» **Challenge**
Give back the entire listing verbatim.

» **Dataset extract**

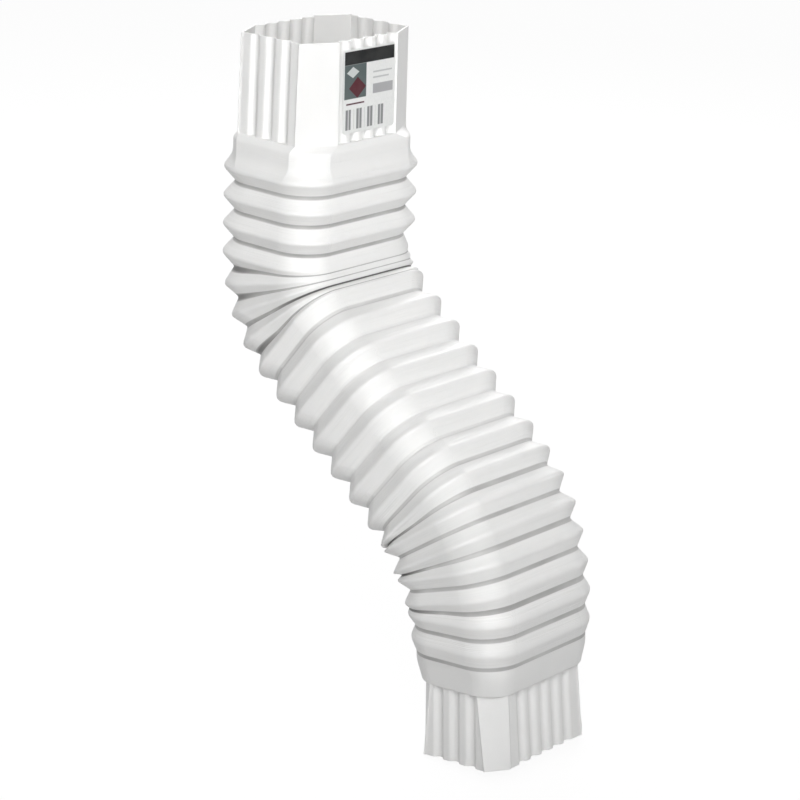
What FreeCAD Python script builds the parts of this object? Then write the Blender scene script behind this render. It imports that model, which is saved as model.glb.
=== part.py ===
import FreeCAD, Part
import math
import os

# Flexible downspout elbow: a blow-moulded white vinyl tube with a fluted rectangular end at the top,
# a stack of V-shaped rings bent into a shallow S, and a fluted end at the bottom. A paper label is
# stuck on the wide face of the top end. Millimetres. The origin is the centre of the inlet rim,
# Z points up along the inlet, and the S leads off towards +X. Y runs along the wide faces.

# ends of the tube: the inlet takes a nominal 3 x 4 inch downspout, the outlet goes into the next one
inlet_narrow = 75.0            # inlet rim along X, over the corner panels
inlet_wide = 103.5             # inlet rim along Y
inlet_length = 65.5            # rim to shoulder
inlet_draft = 1.3              # growth of each side from the rim to the shoulder
outlet_narrow = 71.5           # outlet rim along X
outlet_wide = 101.0            # outlet rim along Y
outlet_length = 49.5           # lower collar to rim
outlet_draft = 1.6             # shrink of each side from the rim back to the collar
wall = 1.2                     # thickness of the plastic

# flutes, the shallow channels between the chamfered corner panels of both ends
narrow_flutes = 3
wide_flutes = 5
narrow_pitch = 13.6
wide_pitch = 11.4
flute_mouth = 7.4
flute_floor = 3.4
flute_depth = 2.6
panel_lift = 0.8               # how far the corner panels stand proud of the fluted faces

# flat left between the outermost flutes and the corner panels, on the narrow and wide faces
inlet_margin_narrow = 7.9
inlet_margin_wide = 1.0
collar_margin_narrow = 2.2     # where the outlet leaves the lower collar
collar_margin_wide = 9.1
outlet_margin_narrow = 8.0     # at the outlet's rim
outlet_margin_wide = 10.2

# collars between the fluted ends and the rings
ledge = 0.3                    # flat step just outside the fluted inlet
collar_leg = 18.5              # corner leg of the collars
bevel_out = 2.6
bevel_down = 4.0
upper_collar_wall = 11.0
upper_collar_flare = 8.0       # from the collar wall down to the ridge of the first ring
lower_collar_bulge = 3.5       # rounded collar below the last ring, outside the outlet
lower_collar_rise = 6.0
lower_collar_wall = 13.5       # narrows evenly down to the lip
lower_lip = 1.2                # the lip stands this far outside the outlet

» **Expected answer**
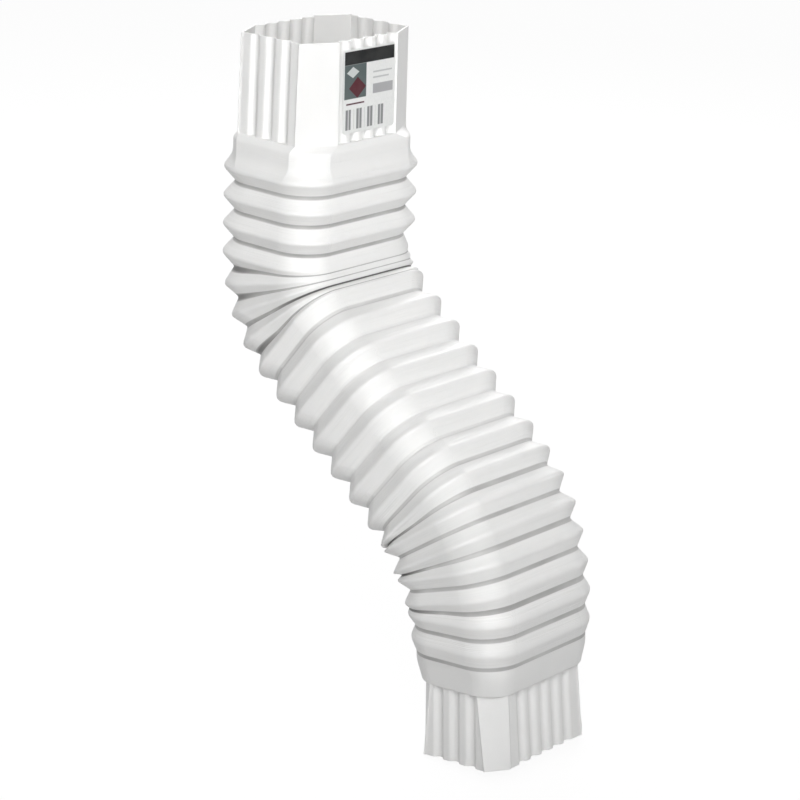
What FreeCAD Python script builds the parts of this object? Then write the Blender scene script behind this render. It imports that model, which is saved as model.glb.
=== part.py ===
import FreeCAD, Part
import math
import os

# Flexible downspout elbow: a blow-moulded white vinyl tube with a fluted rectangular end at the top,
# a stack of V-shaped rings bent into a shallow S, and a fluted end at the bottom. A paper label is
# stuck on the wide face of the top end. Millimetres. The origin is the centre of the inlet rim,
# Z points up along the inlet, and the S leads off towards +X. Y runs along the wide faces.

# ends of the tube: the inlet takes a nominal 3 x 4 inch downspout, the outlet goes into the next one
inlet_narrow = 75.0            # inlet rim along X, over the corner panels
inlet_wide = 103.5             # inlet rim along Y
inlet_length = 65.5            # rim to shoulder
inlet_draft = 1.3              # growth of each side from the rim to the shoulder
outlet_narrow = 71.5           # outlet rim along X
outlet_wide = 101.0            # outlet rim along Y
outlet_length = 49.5           # lower collar to rim
outlet_draft = 1.6             # shrink of each side from the rim back to the collar
wall = 1.2                     # thickness of the plastic

# flutes, the shallow channels between the chamfered corner panels of both ends
narrow_flutes = 3
wide_flutes = 5
narrow_pitch = 13.6
wide_pitch = 11.4
flute_mouth = 7.4
flute_floor = 3.4
flute_depth = 2.6
panel_lift = 0.8               # how far the corner panels stand proud of the fluted faces

# flat left between the outermost flutes and the corner panels, on the narrow and wide faces
inlet_margin_narrow = 7.9
inlet_margin_wide = 1.0
collar_margin_narrow = 2.2     # where the outlet leaves the lower collar
collar_margin_wide = 9.1
outlet_margin_narrow = 8.0     # at the outlet's rim
outlet_margin_wide = 10.2

# collars between the fluted ends and the rings
ledge = 0.3                    # flat step just outside the fluted inlet
collar_leg = 18.5              # corner leg of the collars
bevel_out = 2.6
bevel_down = 4.0
upper_collar_wall = 11.0
upper_collar_flare = 8.0       # from the collar wall down to the ridge of the first ring
lower_collar_bulge = 3.5       # rounded collar below the last ring, outside the outlet
lower_collar_rise = 6.0
lower_collar_wall = 13.5       # narrows evenly down to the lip
lower_lip = 1.2                # the lip stands this far outside the outlet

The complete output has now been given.